The respondent failed to abide by previous court orders
[95] At trial, the applicant did not pursue a finding of contempt against the respondent, as the respondent had not been served with a notice of motion under r. 60.11 particularizing the allegations of contempt. I declined to try contempt allegations, without prejudice to the application bringing a motion for contempt at a later time.
[96] The applicant was content to proceed on the basis that the parties could lead evidence about whether the respondent had abided with previous orders on the main relief being sought in the application.

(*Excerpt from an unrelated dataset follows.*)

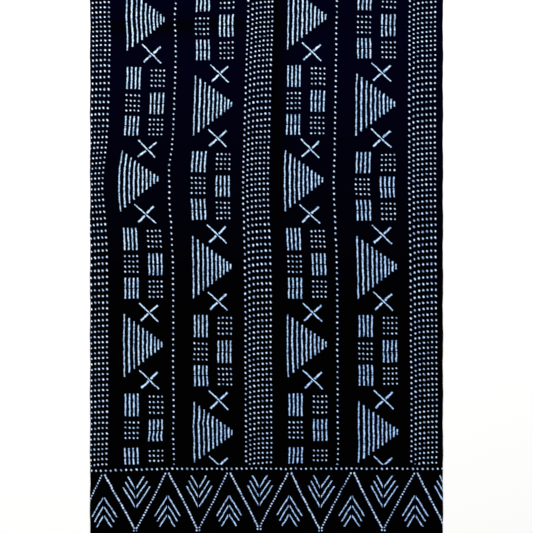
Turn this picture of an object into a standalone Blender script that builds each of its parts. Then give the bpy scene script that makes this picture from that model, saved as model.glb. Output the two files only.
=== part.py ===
"""A cut length of printed cotton cloth, opened out of its folds and lying face up.

+X runs across the cloth, +Y from the border towards the far end, and +Z up. The origin is on the
surface that the cloth lies on, below the middle of the cloth. All sizes are in metres.
"""

import math
from typing import NamedTuple

import bpy
import numpy as np

# The cut length
WIDTH = 0.644
LENGTH = 0.986
THICKNESS = 0.0012

# The pressed creases lie a quarter of the roll's width apart
CREASE_PITCH = 0.303
CENTRE_CREASE_X = 0.0157
MIDDLE_CREASE_Y = 0.134
TOP_CREASE_Y = MIDDLE_CREASE_Y + CREASE_PITCH
LOWER_CREASE_Y = MIDDLE_CREASE_Y - CREASE_PITCH

# How the cloth settles: the last part of a millimetre lies down on the surface
SETTLE_DROP = 0.0003
SETTLE_ROUNDING = 0.0010
CREST_ROUNDING = 0.004

# Spacing of the rows and columns that the sheet is built from
OPEN_STEP = 0.0195
CREASE_STEPS = (0.004, 0.011)

RIGHT = WIDTH / 2
LEFT = -RIGHT
FAR = LENGTH / 2
NEAR = -FAR


class Swell(NamedTuple):
    """A panel between creases that stands a little off the surface, like a low pillow."""

    name: str
    centre_x: float
    centre_y: float
    reach_x: float
    reach_y: float
    rise: float


class Crease(NamedTuple):
    """A fold line from one point to another.

    A ridge adds its lift. A trough presses the cloth down by a share of its height. The fades are
    shares of the line's length over which the crease dies away at its start and at its end.
    """

    name: str
    start: tuple[float, float]
    end: tuple[float, float]
    lift: float
    press: float
    reach: float
    sway: float
    fade_start: float
    fade_end: float


SWELLS = (
    #     name             centre_x centre_y reach_x reach_y rise
    Swell("far left",       -0.160,  0.503,  0.150,  0.098, 0.0046),
    Swell("far right",       0.170,  0.496,  0.146,  0.124, 0.0058),
    Swell("upper left",     -0.142,  0.292,  0.188,  0.184, 0.0078),
    Swell("upper right",     0.150,  0.302,  0.184,  0.178, 0.0086),
    Swell("middle left",    -0.132, -0.008,  0.184,  0.190, 0.0058),
    Swell("middle right",    0.160, -0.032,  0.168,  0.172, 0.0049),
    Swell("lower left",     -0.174, -0.248,  0.142,  0.132, 0.0038),
    Swell("lower right",     0.142, -0.246,  0.154,  0.118, 0.0031),
)

CREASES = (
    #      name             start                             end
    Crease("centre crease", (CENTRE_CREASE_X, FAR),           (CENTRE_CREASE_X + 0.003, -0.170),
           lift=0.0, press=0.92, reach=0.017, sway=0.0016, fade_start=0.0, fade_end=0.55),
    Crease("top crease",    (LEFT, TOP_CREASE_Y),             (RIGHT, TOP_CREASE_Y + 0.006),
           lift=0.0, press=0.85, reach=0.014, sway=0.0020, fade_start=0.0, fade_end=0.70),
    Crease("middle ridge",  (LEFT, MIDDLE_CREASE_Y + 0.002),  (RIGHT, MIDDLE_CREASE_Y - 0.001),
           lift=0.0044, press=0.0, reach=0.028, sway=0.0018, fade_start=0.80, fade_end=0.08),
    Crease("left tuck",     (LEFT, MIDDLE_CREASE_Y),          (-0.205, MIDDLE_CREASE_Y + 0.012),
           lift=0.0026, press=0.0, reach=0.018, sway=0.0010, fade_start=0.20, fade_end=0.70),
    Crease("lower crease",  (LEFT, LOWER_CREASE_Y + 0.004),   (RIGHT, LOWER_CREASE_Y - 0.002),
           lift=0.0, press=0.80, reach=0.016, sway=0.0024, fade_start=0.25, fade_end=0.45),
    Crease("slanted crease", (-0.238, -0.322),                (-0.040, -0.282),
           lift=0.0013, press=0.0, reach=0.012, sway=0.0012, fade_start=0.35, fade_end=0.45),
)


def smooth(share):
    """Ease from 0 to 1 as share goes from 0 to 1, level at both ends."""
    share = np.clip(share, 0.0, 1.0)
    return share * share * (3.0 - 2.0 * share)


def swell_height(swell, x, y):
    """(1 - u²)² (1 - v²)², where u and v are the distances from the middle over the reach."""
    u = np.clip((x - swell.centre_x) / swell.reach_x, -1.0, 1.0)
    v = np.clip((y - swell.centre_y) / swell.reach_y, -1.0, 1.0)
    return swell.rise * (1.0 - u * u) ** 2 * (1.0 - v * v) ** 2


def crease_share(crease, x, y):
    """1 on the fold line and less beside it: e to the minus rounded distance over the reach."""
    run_x = crease.end[0] - crease.start[0]
    run_y = crease.end[1] - crease.start[1]
    length = math.hypot(run_x, run_y)
    along = ((x - crease.start[0]) * run_x + (y - crease.start[1]) * run_y) / length**2
    across = ((x - crease.start[0]) * run_y - (y - crease.start[1]) * run_x) / length
    across = across - crease.sway * np.sin(2.0 * math.pi * 1.5 * along)
    rounded = np.sqrt(across**2 + CREST_ROUNDING**2) - CREST_ROUNDING
    share = np.exp(-rounded / crease.reach)
    if crease.fade_start > 0.0:
        share = share * smooth(along / crease.fade_start)
    if crease.fade_end > 0.0:
        share = share * smooth((1.0 - along) / crease.fade_end)
    return share


def settled(height):
    """The height less the settle drop, exactly flat below zero and rounded just above it."""
    height = height - SETTLE_DROP
    rounded = height * height / (2.0 * SETTLE_ROUNDING)
    high = height - SETTLE_ROUNDING / 2.0
    return np.where(height < 0.0, 0.0, np.where(height < SETTLE_ROUNDING, rounded, high))


def underside_height(x, y):
    """Height of the cloth's underside: swells and ridges, pressed down along the troughs."""
    height = sum(swell_height(swell, x, y) for swell in SWELLS)
    height = height + sum(crease.lift * crease_share(crease, x, y) for crease in CREASES)
    for crease in CREASES:
        height = height * (1.0 - crease.press * crease_share(crease, x, y))
    return settled(height)


def grid_lines(low, high, crease_places):
    """Even lines from low to high, with closer ones beside each crease."""
    count = round((high - low) / OPEN_STEP)
    even = np.linspace(low, high, count + 1)
    close = list(crease_places)
    for place in crease_places:
        for step in CREASE_STEPS:
            close += [place - step, place + step]
    kept = [line for line in even[1:-1] if min(abs(line - c) for c in close) > OPEN_STEP / 4]
    return np.array(sorted([low, high] + kept + close))


def sheet_mesh(name):
    """The cloth's underside as a grid of quads that face up."""
    columns = grid_lines(LEFT, RIGHT, [CENTRE_CREASE_X])
    rows = grid_lines(NEAR, FAR, [LOWER_CREASE_Y, MIDDLE_CREASE_Y, TOP_CREASE_Y])
    x, y = np.meshgrid(columns, rows)
    points = np.stack([x, y, underside_height(x, y)], axis=-1).reshape(-1, 3)
    corner = np.arange(len(points)).reshape(x.shape)
    quads = np.stack(
        [corner[:-1, :-1], corner[:-1, 1:], corner[1:, 1:], corner[1:, :-1]], axis=-1
    ).reshape(-1, 4)
    mesh = bpy.data.meshes.new(name)
    mesh.from_pydata(points.tolist(), [], quads.tolist())
    mesh.shade_smooth()
    return mesh


def cloth_material():
    """Indigo cotton, printed in pale blue: matt, and nearly black in its ground."""
    material = bpy.data.materials.new("printed_cotton")
    material.use_nodes = True
    shader = material.node_tree.nodes["Principled BSDF"]
    shader.inputs["Base Color"].default_value = (0.006, 0.008, 0.024, 1.0)
    shader.inputs["Roughness"].default_value = 0.85
    shader.inputs["Metallic"].default_value = 0.0
    return material


def build_cloth():
    """The cloth: one sheet, thickened upwards from the surface that it lies on."""
    cloth = bpy.data.objects.new("printed_cloth", sheet_mesh("printed_cloth"))
    bpy.context.scene.collection.objects.link(cloth)
    cloth.data.materials.append(cloth_material())
    thickness = cloth.modifiers.new("cloth thickness", "SOLIDIFY")
    thickness.thickness = THICKNESS
    thickness.offset = 1.0
    return cloth


def main():
    """Clear the scene and build the cloth."""
    for obj in list(bpy.data.objects):
        bpy.data.objects.remove(obj, do_unlink=True)
    build_cloth()


main()
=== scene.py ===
"""Looks of a cut length of indigo wax print cotton, lying opened out of its folds on a pale floor.

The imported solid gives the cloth's place and outline. This script lays a thin sheet on the solid's
folds, draws the print on it from a chart of real sizes, and lights it for a camera straight above.
Lengths are in metres, and in millimetres where a name ends in _mm or a docstring says so.
"""

from __future__ import annotations

import logging
import math
from dataclasses import dataclass, field
from enum import Enum
from typing import Any

import bpy
import numpy as np
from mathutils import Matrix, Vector
from numpy.typing import NDArray

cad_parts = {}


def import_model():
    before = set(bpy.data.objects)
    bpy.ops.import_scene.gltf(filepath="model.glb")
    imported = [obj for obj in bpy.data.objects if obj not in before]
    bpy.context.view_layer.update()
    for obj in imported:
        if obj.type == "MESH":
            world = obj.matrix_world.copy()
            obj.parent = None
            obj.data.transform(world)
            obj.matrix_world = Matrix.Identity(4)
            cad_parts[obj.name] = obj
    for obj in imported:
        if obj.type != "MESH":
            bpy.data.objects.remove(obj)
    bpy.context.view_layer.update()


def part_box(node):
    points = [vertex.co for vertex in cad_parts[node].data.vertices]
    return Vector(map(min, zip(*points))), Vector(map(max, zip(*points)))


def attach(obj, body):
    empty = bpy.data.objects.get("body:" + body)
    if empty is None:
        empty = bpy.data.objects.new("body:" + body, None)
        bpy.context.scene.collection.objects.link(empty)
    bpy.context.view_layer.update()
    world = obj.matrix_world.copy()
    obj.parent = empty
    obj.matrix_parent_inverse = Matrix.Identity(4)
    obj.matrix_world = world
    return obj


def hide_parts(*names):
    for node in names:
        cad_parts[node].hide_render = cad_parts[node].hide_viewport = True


LOG = logging.getLogger("wax_print_cloth")

Grid = NDArray[np.float64]
Feed = Any  # a number, a colour or vector, a node, a socket, or None to leave an input alone

SOLID = "printed_cloth"
BODY = "root"
PRINT_MAP = "OFBake"
# Share of the troughs, kept on the sheet to paint shade in the creases
PAINTED_CREASE_SHADE = "painted_crease_shade"
MM = 0.001

# Depths in millimetres: how softly the end of a stroke is rounded, and a depth that hides a mark
CORNER_MM = 0.8
HIDDEN_MM = -50.0
# Keeps whole numbers off the seam where they wrap round
SEAM = 0.01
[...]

[97] In this context, I find that the respondent did not fully abide by the disclosure ordered by MacLeod-Beliveau J. on February 20, 2020 (at paras. 1, 2, and 4a).
[98] I also find that the respondent has not complied MacLeod-Beliveau J.’s order that she pay $46,783.14 into court and to pay $5,000 in costs to the respondent (at paras. 3 and 10).
Bankruptcy proceedings
[99] The applicant asks that I declare the amounts the respondent is ordered to reimburse to the estate a debt not released in the event of bankruptcy under s. 178(1)(d) of the Bankruptcy and Insolvency Act, R.S.C. 1985, c. B-3 (“BIA”), as a debt or liability arising out of fraud, embezzlement, misappropriation or defalcation while acting in a fiduciary capacity.
[100] Courts in Ontario are divided on whether the court can or should grant a declaration under s. 178 of the BIA, outside of bankruptcy proceedings. See The Bank of Nova Scotia v. Rosario Rosado, 2024 ONSC 4395, at paras. 34-37; National Bank of Canada v. Pahuja, 2024 ONSC 736, at paras. 34-37. This case is somewhat different in that the respondent filed an assignment in bankruptcy on November 27, 2020.
[101] The bankruptcy proceedings are ongoing. I therefore exercise my discretion to decline to make a declaration under s. 178(1)(d) of the BIA in favour of the applicant seeking this relief in the context of the bankruptcy proceedings. The bankruptcy court will have the benefit of my findings.
Disposition
[102] The accounts for attorney for property filed by the respondent are not passed as presented. The estate accounts filed by the respondent are not passed as presented.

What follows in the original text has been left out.